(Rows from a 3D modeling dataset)
----

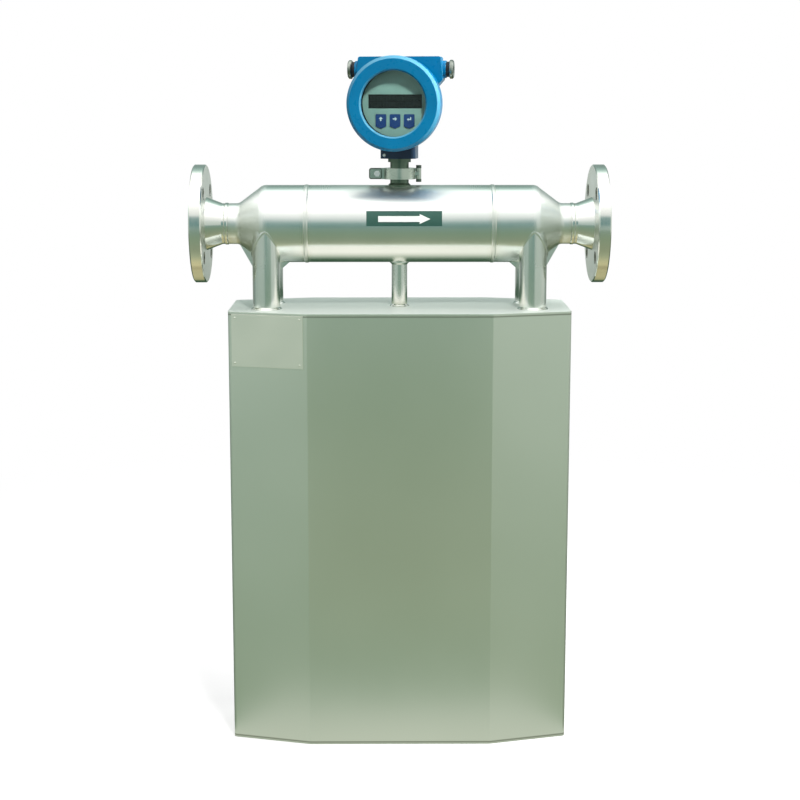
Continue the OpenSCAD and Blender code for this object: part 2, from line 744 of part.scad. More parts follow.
module neck_stem() color(bright_steel) at_joint() rotate_extrude() polygon([
    [neck_id / 2, seat_z + run_gap], [ferrule_r, seat_z + run_gap], [ferrule_r, seat_z + run_gap + ferrule_rim_t],
    [neck_r, seat_z + run_gap + ferrule_root_t], [neck_r, collar_z - collar_h],
    [collar_d / 2, collar_z - collar_h], [collar_d / 2, collar_z], [spigot_d / 2, collar_z],
    [spigot_d / 2, collar_z + spigot_h], [neck_id / 2, collar_z + spigot_h]]);

module at_foot_screw() translate([-foot_w / 2 + 6, -foot_depth / 2, -foot_drop + 5]) children();

module housing_foot() color(dark_navy) at_head() difference() {
    translate([0, 0, -foot_drop]) linear_extrude(foot_drop - foot_top) polygon(rounded(box_points(foot_w, foot_depth), 6));
    rod_y(housing_od, -foot_depth, foot_depth);
    translate([0, 0, -foot_drop - 1]) cylinder(d = spigot_d + 2 * run_gap, h = foot_drop);
    at_foot_screw() rod_y(4, -1, 9);
}

module foot_screw() color(bright_steel) at_head() at_foot_screw() difference() {
    rod_y(4, -0.5, 8);
    rotate([-90, 0, 0]) translate([0, 0, -1]) cylinder(d = 2.3, h = 3, $fn = 6);
}

module housing_form() {
    revolve_y([
        [0, -housing_rear], [housing_r - 2, -housing_rear], [housing_r, -housing_rear + 2],
        [housing_r, housing_front - 2 * rim_w],
        [rim_r, housing_front - rim_w], [rim_r, housing_front], [0, housing_front]]);
    rod_y(thread_d, -housing_front - thread_len, -housing_front + 1);
    rod_y(rear_thread_d, 0, housing_rear + thread_len);
    translate([0, block_y + block_depth / 2, 0]) rotate([90, 0, 0]) linear_extrude(block_depth)
        polygon(rounded([
            [block_top_w / 2, cover_r], [-block_top_w / 2, cover_r], [-block_w / 2, block_corner_z],
            [-housing_r * 0.6, 0], [housing_r * 0.6, 0], [block_w / 2, block_corner_z]], 3));
    for (side = [-1, 1]) outlet_or_inlet(side) translate([0, entry_y, entry_z])
        rod_x(boss_d, block_top_w / 2 - 5, boss_x);
}

module transmitter_housing() color(paint_blue) at_head() difference() {
    housing_form();
    rod_y(face_bore_d, -housing_front - thread_len - 1, -housing_front + rim_w);
    rod_y(compartment_d, -housing_front, partition_y);
    rod_y(rear_compartment_d, partition_y + partition_t, housing_rear + thread_len + 1);
    translate([0, entry_y, entry_z]) rod_x(entry_d, -boss_x - 1, boss_x + 1);
    translate([0, entry_y, 0]) cylinder(d = entry_d - 3, h = entry_z);
    translate([0, 0, -housing_od]) cylinder(d = floor_hole_d, h = housing_od - compartment_r + 2);
}

module signal_connector() color(rubber_black) at_head() difference() {
    intersection() {
        translate([0, 0, -compartment_r - 1]) cylinder(d = floor_hole_d + 6, h = connector_h);
        rod_y(compartment_d, -housing_front, partition_y);
    }
    translate([0, 0, -compartment_r - 2]) cylinder(d = cable_d + 2 * free_gap, h = connector_h - 1);
}

// ---- Cable glands ----

module at_entry(side) at_head() outlet_or_inlet(side) translate([0, entry_y, entry_z]) children();

module gland_body(side) color(bright_steel) at_entry(side) difference() {
    rod_x(entry_d - 2 * run_gap, boss_x - 16, boss_x + gland_reach - 3);
    rod_x(cable_passage_d, boss_x - 17, boss_x + gland_reach);
}

module gland_nut(side) color(bright_steel) at_entry(side) {
    end = boss_x + gland_reach;
    difference() {
        revolve_x([
            [cable_passage_d / 2, end - gland_nut_len], [gland_nut_d / 2 - 1, end - gland_nut_len],
            [gland_nut_d / 2, end - gland_nut_len + 1], [gland_nut_d / 2, end - 1.5],
            [gland_nut_d / 2 - 1.5, end], [cable_passage_d / 2, end]]);
        rod_x(entry_d, end - gland_nut_len - 1, end - 3);
    }
}

module gland_seals() color(rubber_black) for (side = [-1, 1]) at_entry(side) difference() {
    rod_x(gland_seal_d, boss_x, boss_x + seal_len);
    rod_x(entry_d, boss_x - 1, boss_x + seal_len + 1);
}

// ---- Face, keys and boards ----

module key_outline(grow) polygon(rounded([
    [-key_w / 2 - grow, key_h / 2 + grow], [-key_w / 2 - grow, -key_h / 2 + 3 - grow], [0, -key_h / 2 - grow],
    [key_w / 2 + grow, -key_h / 2 + 3 - grow], [key_w / 2 + grow, key_h / 2 + grow]], 1.2));

module at_key(place, depth) translate([place * key_pitch, -depth, -key_drop]) rotate([90, 0, 0]) children();

module face_plate() color(face_grey) at_head() difference() {
    rod_y(2 * plate_r, -plate_front, -plate_back);
    plate_y([for (p = box_points(display_w, display_h)) p + [0, display_z]], plate_front + 1, face_plate_t + 2);
    for (place = [-1:1]) at_key(place, plate_back - 1) linear_extrude(face_plate_t + 2) key_outline(free_gap);
}

// A key has a cap through the face plate, a rim behind it and a stem towards the display board
module key(place) color(key_blue) at_head() at_key(place, 0) {
    rim_front = plate_back - run_gap;
    translate([0, 0, rim_front - key_flange]) {
        linear_extrude(face_plate_t + key_flange + run_gap + key_stand) key_outline(0);
        linear_extrude(key_flange) key_outline(1);
    }
    stem_end = board_front + key_travel + run_gap;
    translate([0, 0, stem_end]) cylinder(d = 4, h = rim_front - stem_end);
}

module display_module() color("black") at_head() union() {
    plate_y([for (p = box_points(display_w - 2 * free_gap, display_h - 2 * free_gap)) p + [0, display_z]],
        plate_front - 0.5, face_plate_t);
    plate_y([for (p = box_points(display_w + 4, display_h + 4)) p + [0, display_z]], plate_back - run_gap,
        board_gap - run_gap);
}

module board_posts(from, to, d) for (angle = post_angles)
    translate([post_circle_r * cos(angle), 0, post_circle_r * sin(angle)]) rod_y(d, from, to);

module display_board() color(board_green) at_head() {
    rod_y(2 * board_r, -board_front, -board_front + board_t);
    board_posts(-board_front + board_t, -board_front + board_pitch, 6);
    board_posts(-plate_back, -board_front, 5);
}

module power_board() color(board_green) at_head() {
    front = board_front - board_pitch;
    rod_y(2 * board_r - 4, -front, -front + board_t);
    board_posts(-front + board_t, partition_y, 6);
    translate([-20, -front - 10, 4]) cube([22, 10, 18]);
    translate([6, -front - 8, 8]) cube([14, 8, 12]);
    translate([8, -front, -16]) rod_y(12, -12, 0);
    translate([-10, -front, -14]) rod_y(10, -12, 0);
}

terminal_places = [-24:8:24];

module terminal_block() color(board_green) at_head() translate([0, partition_y + partition_t, -8]) difference() {
    union() {
        translate([-31, 0, -12]) cube([62, 8, 24]);
        for (x = terminal_places) translate([x, 0, 0]) translate([-3.4, 0, -8]) cube([6.8, 14, 16]);
    }
    for (x = terminal_places, z = [-4.5, 4.5]) translate([x, 0, z]) rod_y(4.4, 11, 16);
}

// ---- Covers ----

module front_cover() color(paint_blue) at_head() difference() {
    revolve_y([
        [0, housing_front], [cover_r - 1, housing_front], [cover_r, housing_front + 1],
        [cover_r, cover_front - cover_chamfer], [cover_r - cover_chamfer, cover_front], [0, cover_front]]);
    revolve_y([[0, cover_front - 2], [window_r, cover_front - 2], [window_r + 2.5, cover_front + 0.5], [0, cover_front + 0.5]]);
    rod_y(window_d, -cover_front - 1, -housing_front + 1);
    rod_y(2 * glass_r, -cover_front + cover_wall, -housing_front + 1);
    rod_y(thread_d + 2 * run_gap, -housing_front - thread_len - free_gap, -housing_front + 1);
    rod_y(groove_d(thread_d), -housing_front - groove_w, -housing_front + 1);
}

module front_glass() color([0.8, 0.9, 0.9, 0.4]) at_head()
    rod_y(2 * (glass_r - run_gap), -cover_front + cover_wall, -glass_back);

module glass_ring() color(rubber_black) at_head() difference() {
    rod_y(2 * (glass_r - run_gap), -glass_back, -glass_back + glass_ring_t);
    rod_y(window_d, -glass_back - 1, -glass_back + glass_ring_t + 1);
}

// A round seal that lies around the thread of diameter d, in a groove of the cover
module cover_seal(d, place) color(rubber_black) at_head() rotate([90, 0, 0]) translate([0, 0, place])
    rotate_extrude() translate([(d + seal_d) / 2 + run_gap, 0]) circle(d = seal_d);

module rear_cover() color(paint_blue) at_head() difference() {
    rear_r = rear_cover_od / 2;
    revolve_y([
        [0, -rear_end], [rear_r - cover_chamfer, -rear_end], [rear_r, -rear_end + cover_chamfer],
        [rear_r, -housing_rear - 1], [rear_r - 1, -housing_rear], [0, -housing_rear]]);
    rod_y(rear_thread_d + 2 * run_gap, housing_rear - 1, housing_rear + thread_len + free_gap);
    rod_y(groove_d(rear_thread_d), housing_rear - 1, housing_rear + groove_w);
    rod_y(rear_compartment_d, housing_rear - 1, rear_end - rear_cover_wall);
}

flange(-1);  // inlet_flange
flange(1);  // outlet_flange
splitter(-1);  // inlet_splitter
splitter(1);  // outlet_splitter
spacer_tube();
sleeve(-1, -1);  // inlet_front_sleeve
sleeve(-1, 1);  // inlet_rear_sleeve
sleeve(1, -1);  // outlet_front_sleeve
sleeve(1, 1);  // outlet_rear_sleeve
wiring_post();
measuring_tube(-1);  // front_measuring_tube
measuring_tube(1);  // rear_measuring_tube
brace_bars(-1);  // inlet_brace_bars
brace_bars(1);  // outlet_brace_bars
on_run() coil_part();  // drive_coil
on_run() magnet_part();  // drive_magnet
on_leg(-1) coil_part();  // inlet_pickoff_coil
on_leg(-1) magnet_part();  // inlet_pickoff_magnet
on_leg(1) coil_part();  // outlet_pickoff_coil
on_leg(1) magnet_part();  // outlet_pickoff_magnet
temperature_sensor();
coil_wiring();
sensor_cable();
shell(-1);  // case_front_shell
shell(1);  // case_rear_shell
case_top_plate();
case_floor_plate();
name_plate();
flow_label();
flow_arrow();
sensor_neck();
neck_gasket();
clamp_half(-1);  // clamp_front_half
clamp_half(1);  // clamp_rear_half
clamp_hinge_pin();
clamp_bolt();
neck_stem();
housing_foot();
foot_screw();
transmitter_housing();
gland_body(-1);  // left_gland_body
gland_body(1);  // right_gland_body
gland_nut(-1);  // left_gland_nut
gland_nut(1);  // right_gland_nut
gland_seals();
face_plate();
display_module();
display_board();
power_board();
terminal_block();
signal_connector();
key(-1);  // left_key
key(0);  // middle_key
key(1);  // right_key
front_cover();
front_glass();
glass_ring();
cover_seal(thread_d, housing_front + groove_w / 2);  // front_cover_seal
rear_cover();
cover_seal(rear_thread_d, -housing_rear - groove_w / 2);  // rear_cover_seal
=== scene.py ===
"""Looks of a coriolis flow meter: finishes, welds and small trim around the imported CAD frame, with a plain studio."""

import json
import math

import bmesh
import bpy
from mathutils import Matrix, Vector


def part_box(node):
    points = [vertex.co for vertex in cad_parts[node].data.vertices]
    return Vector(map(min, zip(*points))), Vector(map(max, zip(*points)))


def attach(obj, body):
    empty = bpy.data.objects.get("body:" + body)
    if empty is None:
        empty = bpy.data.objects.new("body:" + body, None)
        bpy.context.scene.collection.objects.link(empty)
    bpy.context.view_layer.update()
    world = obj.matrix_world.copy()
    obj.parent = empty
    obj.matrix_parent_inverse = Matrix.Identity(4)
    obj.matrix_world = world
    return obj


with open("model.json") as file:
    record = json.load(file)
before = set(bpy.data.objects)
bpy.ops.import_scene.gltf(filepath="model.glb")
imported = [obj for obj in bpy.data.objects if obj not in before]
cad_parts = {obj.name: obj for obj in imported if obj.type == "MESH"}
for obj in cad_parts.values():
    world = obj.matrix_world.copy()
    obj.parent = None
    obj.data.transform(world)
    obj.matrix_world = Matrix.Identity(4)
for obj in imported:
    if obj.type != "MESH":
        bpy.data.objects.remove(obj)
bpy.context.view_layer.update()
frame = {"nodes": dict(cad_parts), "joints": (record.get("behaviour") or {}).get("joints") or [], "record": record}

MM = 0.001
NODES = frame["nodes"]
SLOT_OF = {part["node"]: part["material_slot"] for part in frame["record"]["subparts"]}
MOUNTS = {mount["name"]: mount for mount in frame["record"]["mounts"]}
JOINTS = {joint["name"]: joint for joint in frame["joints"]}


# ---- Places worked out from the frame ----


def middle(node):
    low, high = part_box(node)
    return (low + high) / 2


def extent(node):
    low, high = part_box(node)
    return high - low


PIPE_Z = MOUNTS["inlet_bore"]["pos_m"][2]
MANIFOLD_R = extent("spacer_tube").z / 2
CASE_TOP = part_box("case_top_plate")[1].z
CASE_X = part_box("case_front_shell")[1].x
SEAM_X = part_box("spacer_tube")[1].x  # where the middle tube meets each cone
NECK_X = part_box("outlet_splitter")[1].x  # where each cone's neck meets its flange
HEAD_AT = Vector(JOINTS["front_cover_turn"]["pos_m"])
HEAD_FRONT = Vector(JOINTS["front_cover_turn"]["axis"]).normalized()
HEAD_TURN = math.atan2(HEAD_FRONT.x, -HEAD_FRONT.y)
HEAD_MATRIX = Matrix.Translation(HEAD_AT) @ Matrix.Rotation(HEAD_TURN, 4, "Z")


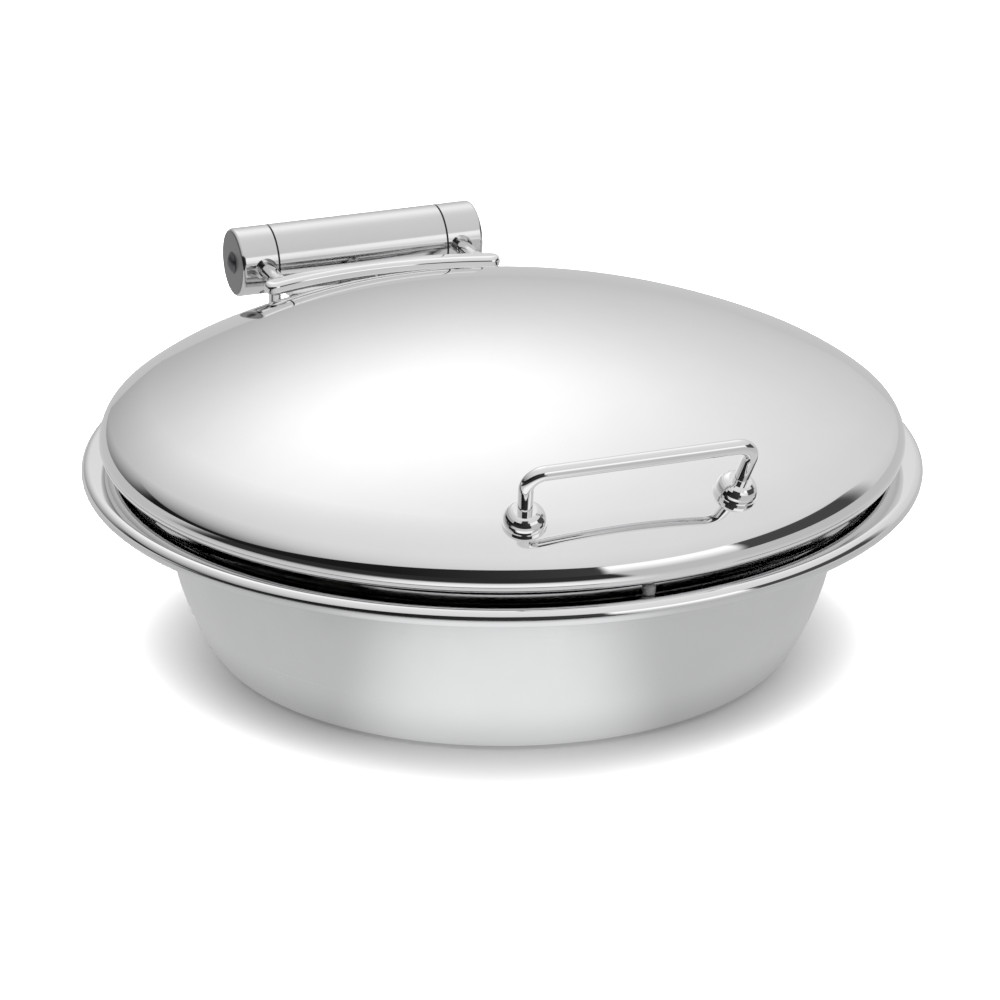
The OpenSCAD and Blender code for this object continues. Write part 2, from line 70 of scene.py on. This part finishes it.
# Sheet sections, the same sizes as the design's
SHEET = 1.5 * MM
FLANGE_W = 45.4 * MM
RIM_ROLL_R = 5 * MM
NECK_R = 3 * MM
UPRIGHT_H = 18 * MM
BELLY_R = 153 * MM
CORNER_R = 14.3 * MM
FOOT_W = 10 * MM
FOOT_RISE = 0.6 * MM
RECESS_Z = 4.62 * MM
FOOD_SHEET = 1.0 * MM
FOOD_GAP = 6 * MM
FOOD_CORNER_R = 22 * MM
FOOD_BEAD_R = 1.8 * MM
FOOD_LIFT = 0.2 * MM
LID_SHEET = 1.2 * MM
LID_ROLL_R = 8 * MM
FLANK_R = 118.4 * MM
FLANK_A = 51.4
SHOULDER_R = 15.7 * MM
SHOULDER_A = 1.4

WELL_R = RIM_R - FLANGE_W
NECK_Z = FLANGE_Z - SHEET - NECK_R

# Studio levels, as the steel reflects them. A lobe is right, front, up, amount and tightness. The table
# goes dark beyond EDGE_TO, out to EDGE_SIDE. LAMP_LEFT and LAMP_RIGHT are angles, LAMP_TOP is a height.
SKY = 0.933
BACK_GLOW = (-0.385, -1.973, 2.242, 0.54, 13.3)
LEFT_SHADE = (-0.588, -0.052, -0.671, -1.887, 1.72)
# TABLE_NEAR is the reflected table's painted light straight in front
TABLE_NEAR = 1.09
TABLE_SIDE = 0.68
TABLE_FAR = 0.6
ROOM_DARK = 0.03
EDGE_FROM, EDGE_TO = 0.56, 0.68
EDGE_SIDE = (0.46, 0.52)
ROOM_FADE = (-0.6, -0.35)
LAMP_LEFT = (0.46, 0.52)
LAMP_RIGHT = (1.16, 1.24)
LAMP_TOP = (0.44, 0.48)
LAMP_LEVELS = (0.5, 1.25)
LIGHT_OUT = 1.25
LIGHT_UP = 2.17
LIGHT_SIZE = (1.5, 1.0)
LIGHT_POWER = 44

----

▶ TASK OBJECTIVE
Reproduce verbatim the lines above, from the line with "cover_seal(thread_d, housing_front +" through the line with "if empty is".

▶ PROBLEM SOLUTION
cover_seal(thread_d, housing_front + groove_w / 2);  // front_cover_seal
rear_cover();
cover_seal(rear_thread_d, -housing_rear - groove_w / 2);  // rear_cover_seal
=== scene.py ===
"""Looks of a coriolis flow meter: finishes, welds and small trim around the imported CAD frame, with a plain studio."""

import json
import math

import bmesh
import bpy
from mathutils import Matrix, Vector


def part_box(node):
    points = [vertex.co for vertex in cad_parts[node].data.vertices]
    return Vector(map(min, zip(*points))), Vector(map(max, zip(*points)))


def attach(obj, body):
    empty = bpy.data.objects.get("body:" + body)
    if empty is None:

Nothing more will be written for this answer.